-------- Excerpted records --------

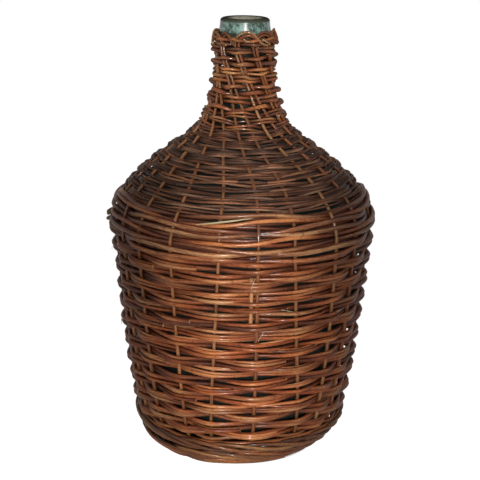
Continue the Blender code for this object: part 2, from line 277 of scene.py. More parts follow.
@dataclass(frozen=True)
class WillowFinish:
    """Varnished willow: three shades, how much its grain shows, how much wear and painted light lift it in
    front and darken it behind, and how much painted shade darkens it where rods touch.

    The values in capitals are the same for every willow. Lengths along a rod are in metres.
    """

    STREAKS = Grain(2.6, 30.0, 1.5, 5.0, 0.70)
    FLECKS = Grain(5.0, 190.0, 1.3, 4.0, 0.68)
    PATCH_ALONG = 15.0
    TONE_REACH = 91.0
    KNOT_BY_TONE, KNOT_BY_PATCH = 17.0, 2.2
    KNOT_EDGE, KNOT_PATCHES = (0.010, 0.040), (0.40, 0.60)
    BY_TONE, BY_PATCH, BY_STREAK, BY_FLECK = 0.58, 1.10, 1.60, 1.30
    START_SHADE, KNOT_SHADE = 0.22, 0.12
    TOUCHING = (0.60, 1.0)
    TO_MIDDLE, TO_BRIGHT = (0.08, 0.55), (0.52, 1.02)
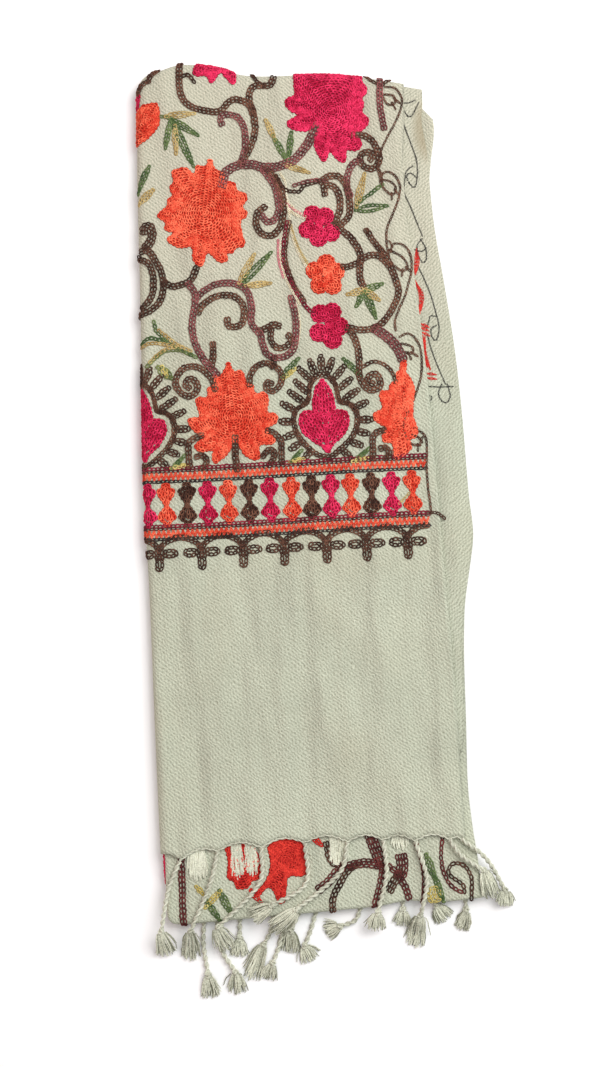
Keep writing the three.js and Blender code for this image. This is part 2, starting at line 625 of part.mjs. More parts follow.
const SECOND_LOCKS = 3; // in each brush
const SECOND_LOCK_THICK = 0.5;
function secondFringe() {
  const level = (x, y) => REAR.top + crown(x, y) + AIR + SECOND_LOCK_THICK;
  const ends = [SECOND_BRUSHES[0].x - 8, SECOND_BRUSHES.at(-1).x + 8];
  const backing = strand(
    fractions(14).map((share) => {
      const x = mix(...ends, share);
      const y = SECOND_BRUSH_ROOT_Y;
      return { x, y, z: level(x, y), wide: 2.2, thick: SECOND_LOCK_THICK };
    }),
  );
  const locks = SECOND_BRUSHES.flatMap((brush) =>
    fractions(SECOND_LOCKS - 1).map((place) => {
      const across = (place - 0.5) * (brush.width - brush.width / SECOND_LOCKS);
      const half = (brush.width / SECOND_LOCKS / 2) * 0.9;
      return strand(
        [0, 0.3, 0.65, 1].map((share) => {
          const x = brush.x + across * (0.75 + 0.25 * share);
          const tipY = brush.tipY + Math.abs(place - 0.5) * 4;
          const y = mix(SECOND_BRUSH_ROOT_Y, tipY, share);
          return { x, y, z: level(x, y), wide: half * (0.7 + 0.3 * share), thick: SECOND_LOCK_THICK };
        }),
      );
    }),
  );
  return fuse([backing, ...locks]);
}

// ---- the shawl --------------------------------------------------------------------------------------------
const cloth = (color) => new THREE.MeshStandardMaterial({ color, roughness: 0.9, metalness: 0, side: THREE.FrontSide });
const shawl = new THREE.Group();
function add(name, geometry, color) {
  const mesh = new THREE.Mesh(geometry, cloth(color));
  mesh.name = name;
  shawl.add(mesh);
}
add("front_cloth", frontCloth(), 0xcfccb4);
add("second_cloth", secondCloth(), 0xcdcbb6);
add("rear_cloth", rearCloth(), 0xcbc9b2);
add("folded_stack", foldedStack(), 0xc6c4ae);
add("front_fringe", frontFringe(), 0xdad8c6);
add("second_fringe", secondFringe(), 0xdad8c6);
add("rear_fringe", rearFringe(), 0xd6d4c2);

export default shawl;
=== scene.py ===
"""A folded wool shawl with chain-stitched flowers and twisted tassels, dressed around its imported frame.

Lengths in the tables are millimetres, in the frame of the solids: +X to the right across the folded
shawl, +Y along it to the far fold, +Z up from the surface that it lies on.
"""

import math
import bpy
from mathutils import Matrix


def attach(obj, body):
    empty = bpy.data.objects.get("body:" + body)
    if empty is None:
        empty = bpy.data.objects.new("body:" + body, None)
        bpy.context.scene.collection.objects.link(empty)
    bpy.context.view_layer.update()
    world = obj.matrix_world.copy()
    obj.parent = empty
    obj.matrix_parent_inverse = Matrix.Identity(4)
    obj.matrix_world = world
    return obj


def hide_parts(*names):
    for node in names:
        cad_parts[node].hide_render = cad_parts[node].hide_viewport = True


bl_info = {
    "name": "Folded embroidered shawl",
    "version": (1, 0, 0),
    "blender": (4, 5, 0),
    "location": "View3D > Sidebar > Shawl",
    "description": "Makes the twill layers, chain stitching, tassels and stage of a folded shawl",
    "category": "Add Mesh",
}

import bpy
import numpy as np
from mathutils import Matrix, Vector

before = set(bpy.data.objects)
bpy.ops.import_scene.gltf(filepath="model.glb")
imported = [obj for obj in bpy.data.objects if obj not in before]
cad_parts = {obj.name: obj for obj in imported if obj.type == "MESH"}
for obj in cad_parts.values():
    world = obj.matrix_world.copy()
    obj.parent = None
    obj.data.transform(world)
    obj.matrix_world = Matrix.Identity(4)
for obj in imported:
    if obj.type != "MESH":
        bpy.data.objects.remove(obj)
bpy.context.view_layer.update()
MM = 0.001

# ---- the folded shape: the same sizes and edges as the solids ----------------------------------
CLOTH = 1.2
LAYER = 1.5
EDGE_HEIGHT = 13.4
CROWN = 1.1
CROWN_RUN = 85
CROWN_START = 12
LIP = 4
REAR_FOOT = 4.5
DROOP = 1.2
DROOP_RUN = 6
DROOP_MOST = 2.2
# how far from a roll the small waves of the cloth reach their full height
ROLL_RUN = 14
# share of the way round a roll that has stitches on it
SEWN_ROUND = 0.8

# y, x
LEFT_EDGE = [
    (-340, -123.5), (-200, -124), (-75, -124), (-30, -125), (60, -123.5),
    (150, -121.5), (240, -120), (300, -117.5), (340, -116),
]
# x, y
FAR_EDGE = [
    (-125, 325), (-104, 329), (-84, 334.5), (-66, 333.5), (-50, 330), (-36, 324.5),
    (-18, 322), (30, 321), (60, 317), (85, 312), (110, 306.5),
]
NEAR_EDGE = [
    (-125, -336), (-97, -334), (-50, -332), (0, -330), (40, -328), (62, -325), (80, -327.5),
    (120, -325.5),
]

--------

Exercise goal
Write out the full set of records exactly as given.

Task output
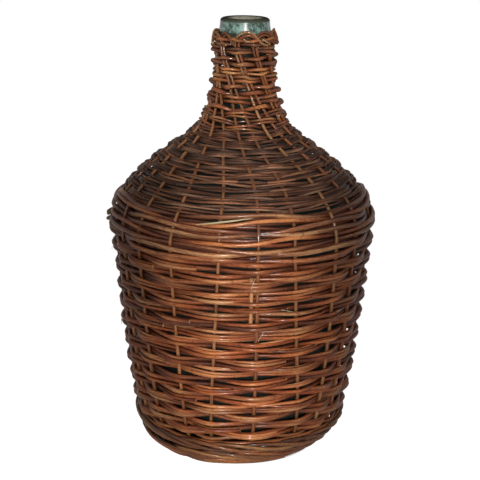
Continue the Blender code for this object: part 2, from line 277 of scene.py. More parts follow.
@dataclass(frozen=True)
class WillowFinish:
    """Varnished willow: three shades, how much its grain shows, how much wear and painted light lift it in
    front and darken it behind, and how much painted shade darkens it where rods touch.

    The values in capitals are the same for every willow. Lengths along a rod are in metres.
    """

    STREAKS = Grain(2.6, 30.0, 1.5, 5.0, 0.70)
    FLECKS = Grain(5.0, 190.0, 1.3, 4.0, 0.68)
    PATCH_ALONG = 15.0
    TONE_REACH = 91.0
    KNOT_BY_TONE, KNOT_BY_PATCH = 17.0, 2.2
    KNOT_EDGE, KNOT_PATCHES = (0.010, 0.040), (0.40, 0.60)
    BY_TONE, BY_PATCH, BY_STREAK, BY_FLECK = 0.58, 1.10, 1.60, 1.30
    START_SHADE, KNOT_SHADE = 0.22, 0.12
    TOUCHING = (0.60, 1.0)
    TO_MIDDLE, TO_BRIGHT = (0.08, 0.55), (0.52, 1.02)
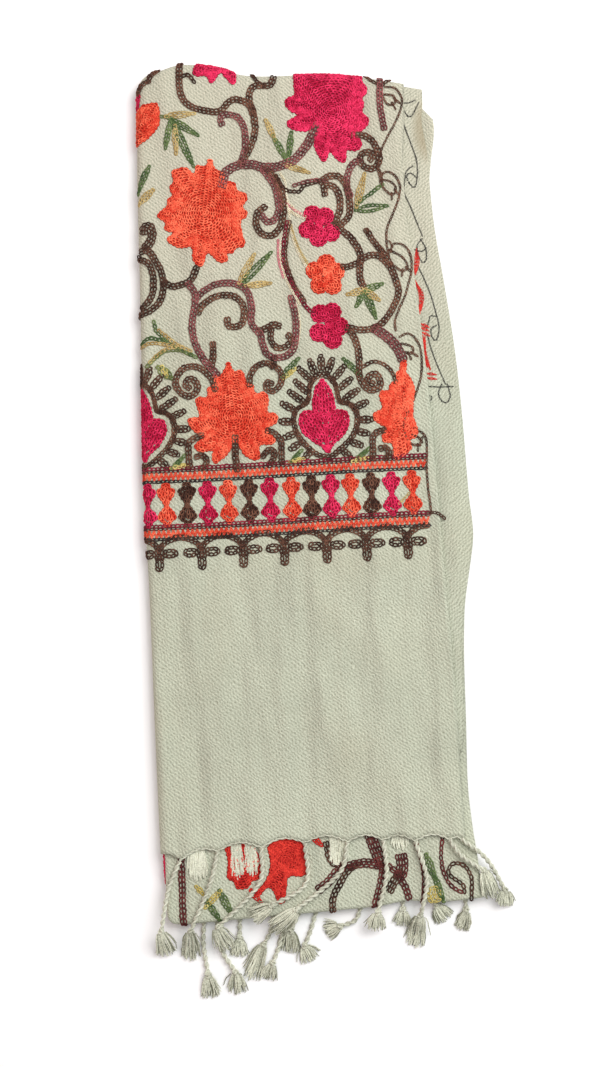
Keep writing the three.js and Blender code for this image. This is part 2, starting at line 625 of part.mjs. More parts follow.
const SECOND_LOCKS = 3; // in each brush
const SECOND_LOCK_THICK = 0.5;
function secondFringe() {
  const level = (x, y) => REAR.top + crown(x, y) + AIR + SECOND_LOCK_THICK;
  const ends = [SECOND_BRUSHES[0].x - 8, SECOND_BRUSHES.at(-1).x + 8];
  const backing = strand(
    fractions(14).map((share) => {
      const x = mix(...ends, share);
      const y = SECOND_BRUSH_ROOT_Y;
      return { x, y, z: level(x, y), wide: 2.2, thick: SECOND_LOCK_THICK };
    }),
  );
  const locks = SECOND_BRUSHES.flatMap((brush) =>
    fractions(SECOND_LOCKS - 1).map((place) => {
      const across = (place - 0.5) * (brush.width - brush.width / SECOND_LOCKS);
      const half = (brush.width / SECOND_LOCKS / 2) * 0.9;
      return strand(
        [0, 0.3, 0.65, 1].map((share) => {
          const x = brush.x + across * (0.75 + 0.25 * share);
          const tipY = brush.tipY + Math.abs(place - 0.5) * 4;
          const y = mix(SECOND_BRUSH_ROOT_Y, tipY, share);
          return { x, y, z: level(x, y), wide: half * (0.7 + 0.3 * share), thick: SECOND_LOCK_THICK };
        }),
      );
    }),
  );
  return fuse([backing, ...locks]);
}

// ---- the shawl --------------------------------------------------------------------------------------------
const cloth = (color) => new THREE.MeshStandardMaterial({ color, roughness: 0.9, metalness: 0, side: THREE.FrontSide });
const shawl = new THREE.Group();
function add(name, geometry, color) {
  const mesh = new THREE.Mesh(geometry, cloth(color));
  mesh.name = name;
  shawl.add(mesh);
}
add("front_cloth", frontCloth(), 0xcfccb4);
add("second_cloth", secondCloth(), 0xcdcbb6);
add("rear_cloth", rearCloth(), 0xcbc9b2);
add("folded_stack", foldedStack(), 0xc6c4ae);
add("front_fringe", frontFringe(), 0xdad8c6);
add("second_fringe", secondFringe(), 0xdad8c6);
add("rear_fringe", rearFringe(), 0xd6d4c2);

export default shawl;
=== scene.py ===
"""A folded wool shawl with chain-stitched flowers and twisted tassels, dressed around its imported frame.

Lengths in the tables are millimetres, in the frame of the solids: +X to the right across the folded
shawl, +Y along it to the far fold, +Z up from the surface that it lies on.
"""

import math
import bpy
from mathutils import Matrix


def attach(obj, body):
    empty = bpy.data.objects.get("body:" + body)
    if empty is None:
        empty = bpy.data.objects.new("body:" + body, None)
        bpy.context.scene.collection.objects.link(empty)
    bpy.context.view_layer.update()
    world = obj.matrix_world.copy()
    obj.parent = empty
    obj.matrix_parent_inverse = Matrix.Identity(4)
    obj.matrix_world = world
    return obj


def hide_parts(*names):
    for node in names:
        cad_parts[node].hide_render = cad_parts[node].hide_viewport = True


bl_info = {
    "name": "Folded embroidered shawl",
    "version": (1, 0, 0),
    "blender": (4, 5, 0),
    "location": "View3D > Sidebar > Shawl",
    "description": "Makes the twill layers, chain stitching, tassels and stage of a folded shawl",
    "category": "Add Mesh",
}

import bpy
import numpy as np
from mathutils import Matrix, Vector

before = set(bpy.data.objects)
bpy.ops.import_scene.gltf(filepath="model.glb")
imported = [obj for obj in bpy.data.objects if obj not in before]
cad_parts = {obj.name: obj for obj in imported if obj.type == "MESH"}
for obj in cad_parts.values():
    world = obj.matrix_world.copy()
    obj.parent = None
    obj.data.transform(world)
    obj.matrix_world = Matrix.Identity(4)
for obj in imported:
    if obj.type != "MESH":
        bpy.data.objects.remove(obj)
bpy.context.view_layer.update()
MM = 0.001

# ---- the folded shape: the same sizes and edges as the solids ----------------------------------
CLOTH = 1.2
LAYER = 1.5
EDGE_HEIGHT = 13.4
CROWN = 1.1
CROWN_RUN = 85
CROWN_START = 12
LIP = 4
REAR_FOOT = 4.5
DROOP = 1.2
DROOP_RUN = 6
DROOP_MOST = 2.2
# how far from a roll the small waves of the cloth reach their full height
ROLL_RUN = 14
# share of the way round a roll that has stitches on it
SEWN_ROUND = 0.8

# y, x
LEFT_EDGE = [
    (-340, -123.5), (-200, -124), (-75, -124), (-30, -125), (60, -123.5),
    (150, -121.5), (240, -120), (300, -117.5), (340, -116),
]
# x, y
FAR_EDGE = [
    (-125, 325), (-104, 329), (-84, 334.5), (-66, 333.5), (-50, 330), (-36, 324.5),
    (-18, 322), (30, 321), (60, 317), (85, 312), (110, 306.5),
]
NEAR_EDGE = [
    (-125, -336), (-97, -334), (-50, -332), (0, -330), (40, -328), (62, -325), (80, -327.5),
    (120, -325.5),
]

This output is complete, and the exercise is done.